» REQUIREMENTS
Write out exactly the lines below that run from the one containing "benches = []" through the one containing "record = json.load(file)", both included, with no other lines.

» DATASET CONTENT
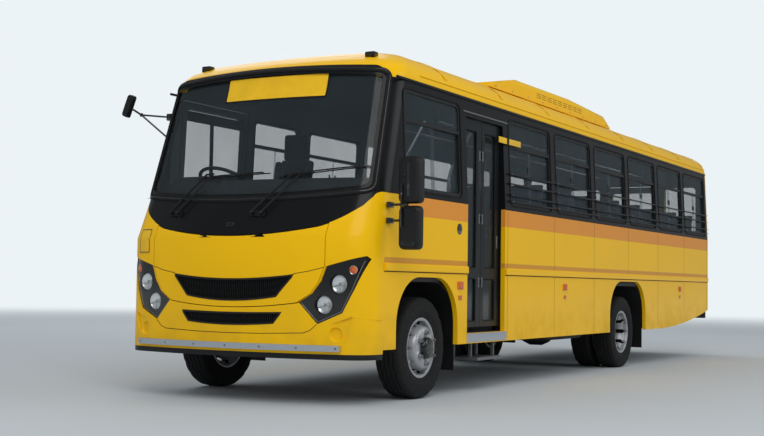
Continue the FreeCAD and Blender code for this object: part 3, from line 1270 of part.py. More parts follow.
rearReach = size("wheelbase") + size("rearOverhang")
bumper = slab((-1040, 1040), (rearReach - 62, rearReach), (500, 640))
bumper = bumper.makeFillet(20, [edge for edge in bumper.Edges
                                if abs(edge.tangentAt(edge.FirstParameter).x) > 0.9])
bumperParts = [bumper]
for side in (1, -1):
    bracket = sorted((side * (size("railHalf") - 14), side * (size("railHalf") + 40)))
    bumperParts.append(slab(bracket, (size("railRearY") + 0.3, rearReach - 62.3), (600, 636)))
node("rear_bumper", shaped("RearBumper", Part.makeCompound(bumperParts)))


def strut(first, second, radius):
    return Part.makeCylinder(radius, (second - first).Length, first, second - first)


def mirrorSet():
    """Two mirror heads on an upright tube, held by two arms from the left front corner."""
    rodX = 1284
    rodY = -740
    parts = Part.makeCylinder(11, 640, Vector(rodX, rodY, 1180), Vector(0, 0, 1))
    for height in (1372, 1490):
        parts = parts.fuse(Part.makeCylinder(10, 150, Vector(rodX, rodY, height), Vector(-1, 0.12, 0)))
        parts = parts.fuse(slab((halfBody + 0.3, halfBody + 34), (-760, -690), (height - 22, height + 22)))
    out = size("mirrorOutX")
    for low, high, inset in ((1495, 1845, 0), (1155, 1480, 6)):
        x = (out - size("mirrorWidth") + inset, out - inset)
        head = slab(x, (rodY - 45, rodY + 35), (low, high))
        head = head.makeFillet(26, [edge for edge in head.Edges if edge.CenterOfMass.y < rodY + 30])
        head = head.cut(slab((x[0] + 10, x[1] - 10), (rodY + 29, rodY + 40), (low + 10, high - 10)))
        parts = parts.fuse(head)
    return parts


# The right mirror: a small tilted head on two arms that meet, from pads on the corner pillar.
smallCentre = Vector(-1350, -780, 2367)
smallElbow = Vector(-1300, -680, 2302)
smallTilt = 22
smallHead = slab((smallCentre.x - 32, smallCentre.x + 32), (smallCentre.y - 27, smallCentre.y + 27),
                 (smallCentre.z - 96, smallCentre.z + 96))
smallHead = smallHead.makeFillet(16, smallHead.Edges).Solids[0]
smallHead.rotate(smallCentre, Vector(0, 1, 0), smallTilt)
smallHead.translate(Vector(-size("mirrorOutX") - smallHead.optimalBoundingBox().XMin, 0, 0))
smallMirror = smallHead.fuse(strut(smallElbow, smallHead.CenterOfMass, 9))
for height in (2285, 2090):
    smallMirror = smallMirror.fuse(slab((-1110, -1020), (-590, -530), (height - 30, height + 30)))
    smallMirror = smallMirror.fuse(strut(Vector(-1070, -560, height), smallElbow, 8))
smallMirror = smallMirror.cut(outerForm)
mirrors = [mirrorSet(), smallMirror]
node("mirrors", shaped("Mirrors", Part.makeCompound(mirrors)))


def frontSurface(x, z, proud):
    """A point in front of the front face."""
    half, front, _ = bodySection(z, 0)
    radius = size("frontFaceRadius")
    corner = size("frontCornerRadius")
    centre, meet = cornerArc(half, front, radius, corner, 1)
    if abs(x) <= meet.x:
        y = front + radius - math.sqrt(radius ** 2 - x ** 2)
    else:
        y = centre.y - math.sqrt(max(0, corner ** 2 - (abs(x) - centre.x) ** 2))
    return Vector(x, y - proud, z)


wiperSets = []
for pivot, tip, blade in (((-662, 1432), (-369, 1729), ((-488, 1711), (221, 1739))),
                          ((154, 1418), (433, 1716), ((303, 1700), (985, 1772)))):
    base = frontSurface(pivot[0], pivot[1], 34)
    top = frontSurface(tip[0], tip[1], 34)
    wiper = strut(frontSurface(pivot[0], pivot[1], -8), base + Vector(0, -6, 0), 15)
    wiper = wiper.fuse(strut(base, top, 8))
    middle = frontSurface((blade[0][0] + blade[1][0]) / 2, (blade[0][1] + blade[1][1]) / 2, 22)
    wiper = wiper.fuse(strut(frontSurface(blade[0][0], blade[0][1], 22), middle, 7))
    wiper = wiper.fuse(strut(middle, frontSurface(blade[1][0], blade[1][1], 22), 7))
    wiper = wiper.fuse(strut(top, frontSurface(tip[0], tip[1], 16), 8))
    wiperSets.append(wiper.cut(outerForm))
node("wipers", shaped("Wipers", Part.makeCompound(wiperSets)))

# Mud flaps behind the wheels.
flaps = []
for side in (1, -1):
    for y, x, width, top in ((size("frontArchY") + size("frontArchHalf") + 20.3, 940, 280, 505),
                             (size("wheelbase") + size("rearArchHalf") + 20.3, 810, 520, 540)):
        flaps.append(slab((side * x - width / 2, side * x + width / 2), (y, y + 8), (200, top)))
node("wheel_arch_liners", shaped("WheelArchLiners", Part.makeCompound(housingParts + flaps)))

# Dashboard, engine cover, driver's seat and steering wheel.
dashTop = 1700
dashEdges = [(-1150, 975), (-800, 975), (-740, 1180), (-720, 1440), (-690, 1640), (-715, dashTop),
             (-1150, dashTop)]
hoodEdges = [(-860, dashTop - 30), (-835, 1738), (-725, 1755), (-690, 1730), (-705, dashTop - 30)]
hoodX = (-860, -260)
dash = Part.Face(Part.makePolygon([Vector(-farX, y, z) for y, z in dashEdges + dashEdges[:1]]))
dash = dash.extrude(Vector(2 * farX, 0, 0))
hood = Part.Face(Part.makePolygon([Vector(hoodX[0], y, z) for y, z in hoodEdges + hoodEdges[:1]]))
dash = dash.fuse(hood.extrude(Vector(hoodX[1] - hoodX[0], 0, 0)))
dash = dash.common(bodySolid(wall + 66, size("floorTop") + 0.3, dashTop + 60))
coverOuter = slab((-340, 340), (-715, 390), (size("floorTop") + 0.3, 1290))
coverOuter = coverOuter.makeFillet(60, [edge for edge in coverOuter.Edges if edge.CenterOfMass.z > 1200])
coverInner = slab((-300, 300), (-716, 352), (size("floorTop") - 1, 1250))

driverX = -560
seatCushion = slab((driverX - 230, driverX + 230), (40, 520), (1400, 1500))
seatCushion = seatCushion.makeFillet(35, seatCushion.Edges)
driverBackEdges = [(430, 1470), (520, 1460), (610, 2030), (540, 2060)]
backPoints = [Vector(driverX - 210, y, z) for y, z in driverBackEdges + driverBackEdges[:1]]
back = Part.Face(Part.makePolygon(backPoints)).extrude(Vector(420, 0, 0))
back = back.makeFillet(28, back.Edges)
headrest = slab((driverX - 130, driverX + 130), (555, 630), (2040, 2260))
headrest = headrest.makeFillet(30, headrest.Edges)
pedestal = slab((driverX - 160, driverX + 160), (120, 460), (size("floorTop") + 0.3, 1420))
node("driver_seat", shaped("DriverSeat", seatCushion.fuse(back).fuse(headrest).fuse(pedestal)))

wheelCentre = Vector(driverX, -480, 1720)
columnAxis = Vector(0, -0.5, -0.866)
steeringRadius = 215
steering = Part.makeTorus(steeringRadius, 15, wheelCentre, columnAxis)
steering = steering.fuse(Part.makeCylinder(48, 40, wheelCentre, columnAxis))
for angle in (90, 210, 330):
    turn = math.radians(angle)
    spoke = Vector(math.cos(turn), -columnAxis.z * math.sin(turn), columnAxis.y * math.sin(turn))
    inner = wheelCentre + spoke * 20 + columnAxis * 12
    steering = steering.fuse(strut(inner, wheelCentre + spoke * (steeringRadius - 3), 9))
columnEnd = wheelCentre + columnAxis * ((wheelCentre.z - size("floorTop") - 20) / -columnAxis.z)
steering = steering.fuse(strut(wheelCentre + columnAxis * 10, columnEnd, 30))


def columnFoot(half, low, high):
    """A square plate round the column's lower end."""
    return slab((driverX - half, driverX + half), (columnEnd.y - half, columnEnd.y + half), (low, high))


foot = columnFoot(60, size("floorTop") + 0.3, size("floorTop") + 60)
node("steering_column", shaped("SteeringColumn", steering.fuse(foot)))
columnHole = strut(wheelCentre, columnEnd + columnAxis * 40, 36)
footHole = columnFoot(66, 0, size("floorTop") + 66)
dash = dash.cut(columnHole).cut(footHole)
node("dashboard", shaped("Dashboard", Part.makeCompound([dash, coverOuter.cut(coverInner)])))

# Passenger seats: a bench with its back, legs and a grab rail, in rows on both sides of the aisle.
benchWidth = 850
benchTop = size("floorTop")
cushionEdges = [(0, 400), (10, 470), (400, 450), (426, 385)]
backEdges = [(400.3, 450.3), (470, 940), (530, 940), (470, 380), (426.3, 385)]
footWidth = 40


def bench(x, y):
    """The solids of one bench: its cushion on four feet, and its back."""
    solids = []
    for edges in (cushionEdges, backEdges):
        points = [Vector(x, y + along, benchTop + up) for along, up in edges + edges[:1]]
        solids.append(Part.Face(Part.makePolygon(points)).extrude(Vector(benchWidth, 0, 0)))
    for place in (x + 90, x + benchWidth - 130):
        for along in (60, 350):
            foot = slab((place, place + footWidth), (y + along, y + along + footWidth),
                        (benchTop + 0.3, benchTop + 410))
            solids[0] = solids[0].fuse(foot)
    return solids


benches = []
for row in range(int(size("seatRows"))):
    y = size("seatFrontY") + row * size("seatPitch")
    benches += bench(halfBody - wall - benchWidth - 12, y)
    benches += bench(-halfBody + wall + 12, y)
benches += bench(-halfBody + wall + 12, size("seatFrontY") - size("seatPitch"))
node("passenger_seats", shaped("PassengerSeats", Part.makeCompound(benches)))


doc.recompute()
for item in doc.Objects:
    if "Invalid" in item.State or "Error" in item.State:
        raise RuntimeError("%s failed: %s" % (item.Label, item.State))
for item in nodes:
    if item.Shape.isNull() or not item.Shape.isValid():
        raise RuntimeError("%s has no valid shape" % item.Label)
os.makedirs("parts", exist_ok=True)
for item in nodes:
    item.Shape.exportStep("parts/%s.step" % item.Label)
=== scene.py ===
import json
import math

import bmesh
import bpy
from mathutils import Matrix, Vector


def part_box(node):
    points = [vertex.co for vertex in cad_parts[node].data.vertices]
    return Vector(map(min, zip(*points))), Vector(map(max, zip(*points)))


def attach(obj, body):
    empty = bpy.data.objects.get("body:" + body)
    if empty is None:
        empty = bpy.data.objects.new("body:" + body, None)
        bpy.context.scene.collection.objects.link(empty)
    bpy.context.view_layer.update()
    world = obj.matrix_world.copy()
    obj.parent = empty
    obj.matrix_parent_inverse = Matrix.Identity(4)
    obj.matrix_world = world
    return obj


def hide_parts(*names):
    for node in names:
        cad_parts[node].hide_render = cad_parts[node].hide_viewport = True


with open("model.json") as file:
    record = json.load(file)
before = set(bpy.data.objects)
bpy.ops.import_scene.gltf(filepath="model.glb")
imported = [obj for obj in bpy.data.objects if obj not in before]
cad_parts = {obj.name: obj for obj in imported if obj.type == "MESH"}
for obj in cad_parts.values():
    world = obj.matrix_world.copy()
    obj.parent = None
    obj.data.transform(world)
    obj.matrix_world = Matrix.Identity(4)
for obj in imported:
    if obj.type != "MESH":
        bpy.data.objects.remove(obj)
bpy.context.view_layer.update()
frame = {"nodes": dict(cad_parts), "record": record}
nodes = frame["nodes"]
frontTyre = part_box("tyre_front_left")
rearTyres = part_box("tyres_rear_left")
axleY = (frontTyre[0].y + frontTyre[1].y) / 2
rearAxleY = (rearTyres[0].y + rearTyres[1].y) / 2
axleZ = (frontTyre[0].z + frontTyre[1].z) / 2
bodyNames = {name: body for body, names in frame["record"]["behaviour"]["bodies"].items() for name in names}
scene = bpy.context.scene
print("frame loaded")


def linked(name, data):
    item = bpy.data.objects.new(name, data)
    scene.collection.objects.link(item)
    return item


# Camera at the photograph's place: its distances along the bus are from the front axle.
view = {"place": (5.5865, -8.7730, 0.8911), "azimuth": 29.287, "pitch": 3.114, "roll": 0.81298, "lens": 58.42}


def makeCamera(values):
    turn, rise, roll = (math.radians(values[key]) for key in ("azimuth", "pitch", "roll"))
    ahead = Vector((-math.sin(turn) * math.cos(rise), math.cos(turn) * math.cos(rise), math.sin(rise)))
    right = Vector((math.cos(turn), math.sin(turn), 0))
    up = right.cross(ahead)
    side = right * math.cos(roll) + up * math.sin(roll)
    top = up * math.cos(roll) - right * math.sin(roll)
    data = bpy.data.cameras.new("photoCamera")
    data.lens = values["lens"]
    data.sensor_width = 36
    data.clip_start = 0.05
    data.clip_end = 400
    camera = linked("photoCamera", data)
    place = Vector(values["place"]) + Vector((0, axleY, 0))
    camera.matrix_world = Matrix.Translation(place) @ Matrix((side, top, -ahead)).transposed().to_4x4()
    scene.camera = camera


makeCamera(view)

# Node graphs: Graph adds nodes to a tree, Value lets sums of sockets read as sums.
class Value:
    def __init__(self, graph, socket):
        self.graph = graph
        self.socket = socket

    def sum(self, kind, other, swapped=False):
        first, second = (other, self) if swapped else (self, other)
        item = self.graph.node("ShaderNodeMath", {"operation": kind}, {0: first, 1: second})
        return Value(self.graph, item.outputs[0])

    def __add__(self, other):
        return self.sum("ADD", other)

    def __mul__(self, other):
        return self.sum("MULTIPLY", other)

    def __sub__(self, other):
        return self.sum("SUBTRACT", other)

    def __rsub__(self, other):
        return self.sum("SUBTRACT", other, True)

    def __pow__(self, other):
        return self.sum("POWER", other)

    def __abs__(self):
        return self.sum("ABSOLUTE", 0.0)

    __radd__ = __add__
    __rmul__ = __mul__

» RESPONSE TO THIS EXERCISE
benches = []
for row in range(int(size("seatRows"))):
    y = size("seatFrontY") + row * size("seatPitch")
    benches += bench(halfBody - wall - benchWidth - 12, y)
    benches += bench(-halfBody + wall + 12, y)
benches += bench(-halfBody + wall + 12, size("seatFrontY") - size("seatPitch"))
node("passenger_seats", shaped("PassengerSeats", Part.makeCompound(benches)))


doc.recompute()
for item in doc.Objects:
    if "Invalid" in item.State or "Error" in item.State:
        raise RuntimeError("%s failed: %s" % (item.Label, item.State))
for item in nodes:
    if item.Shape.isNull() or not item.Shape.isValid():
        raise RuntimeError("%s has no valid shape" % item.Label)
os.makedirs("parts", exist_ok=True)
for item in nodes:
    item.Shape.exportStep("parts/%s.step" % item.Label)
=== scene.py ===
import json
import math

import bmesh
import bpy
from mathutils import Matrix, Vector


def part_box(node):
    points = [vertex.co for vertex in cad_parts[node].data.vertices]
    return Vector(map(min, zip(*points))), Vector(map(max, zip(*points)))


def attach(obj, body):
    empty = bpy.data.objects.get("body:" + body)
    if empty is None:
        empty = bpy.data.objects.new("body:" + body, None)
        bpy.context.scene.collection.objects.link(empty)
    bpy.context.view_layer.update()
    world = obj.matrix_world.copy()
    obj.parent = empty
    obj.matrix_parent_inverse = Matrix.Identity(4)
    obj.matrix_world = world
    return obj


def hide_parts(*names):
    for node in names:
        cad_parts[node].hide_render = cad_parts[node].hide_viewport = True


with open("model.json") as file:
    record = json.load(file)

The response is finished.